Une dernière chose ou plutôt un aveu : pour vous protéger d’un divulgâchis, j’ai dû vous mentir et bien sûr taire certains détails.
N° | Date | Titre | Epoque(s) de l’action |
---|---|---|---|
12 | mars 2000 | This Is Where It Ends ! | 80’s |
11 | avril 2000 | Fith Column | |
10 | mai 2000 | Secrets : Great & Small | |
9 | juin 2000 | Unholy War | Après que le scandale du Watergate a éclaté (1973) |
8 | juillet 2000 | The Tomb Of Diablo ! | Après la réélection de Nixon (1972) ? |
7 | août 2000 | Highly Placed | |
6 | septembre 2000 | Crisis of Conscience | 1969 |
5 | octobre 2000 | Wild in the Streets | |
4 | novembre 2000 | Lightning In The Day | 1963 |
3 | décembre 2000 | Mad To Live | 1961 |
2 | janvier 2001 | After... And Before ! | 1958 |
1 | février 2001 | It’s Starting Again... | 1955 |
[1] Lequel avec une telle logique ne passe pas vingt ans dans la glace, mais plutôt quarante...
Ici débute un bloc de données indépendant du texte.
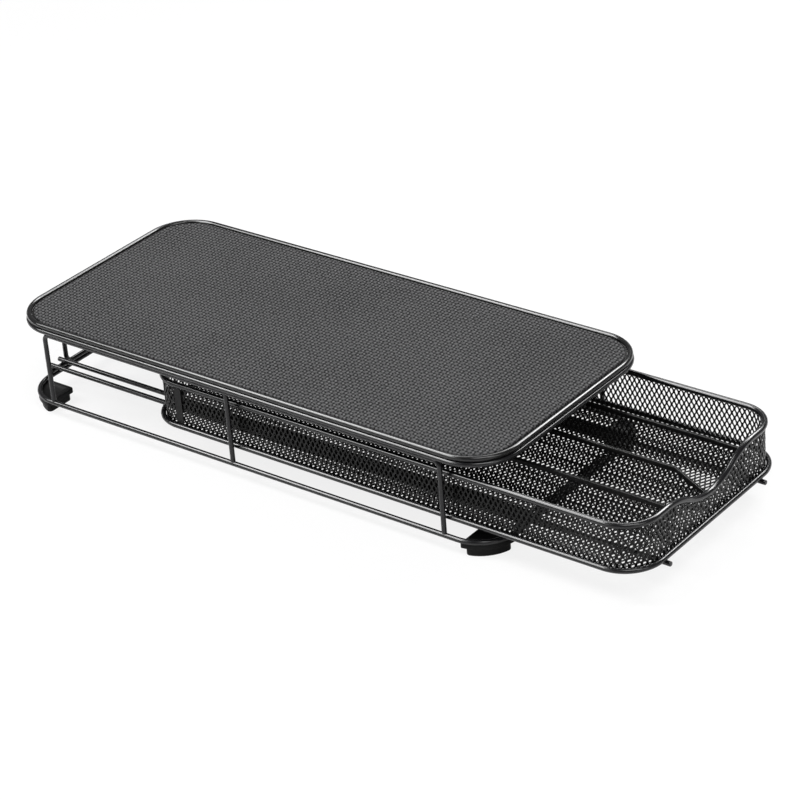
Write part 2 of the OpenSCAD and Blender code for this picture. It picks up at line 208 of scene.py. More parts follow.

[2] Qu’il a d’ailleurs plus ou moins mis en pratique déjà en décembre 1999 en imaginant les aventures des X-Men dans le laps de temps où elles n’étaient pas publiées, entre 1970 et 1975. C’est la série X-Men The Hidden Years qui durera le temps de 22 numéros, de décembre 1999 à septembre 2001.
[3] Son trajet suit l’ordre suivant : n°12, n°10, n°9, n°8, n°4, n°7, n°3 et n°1.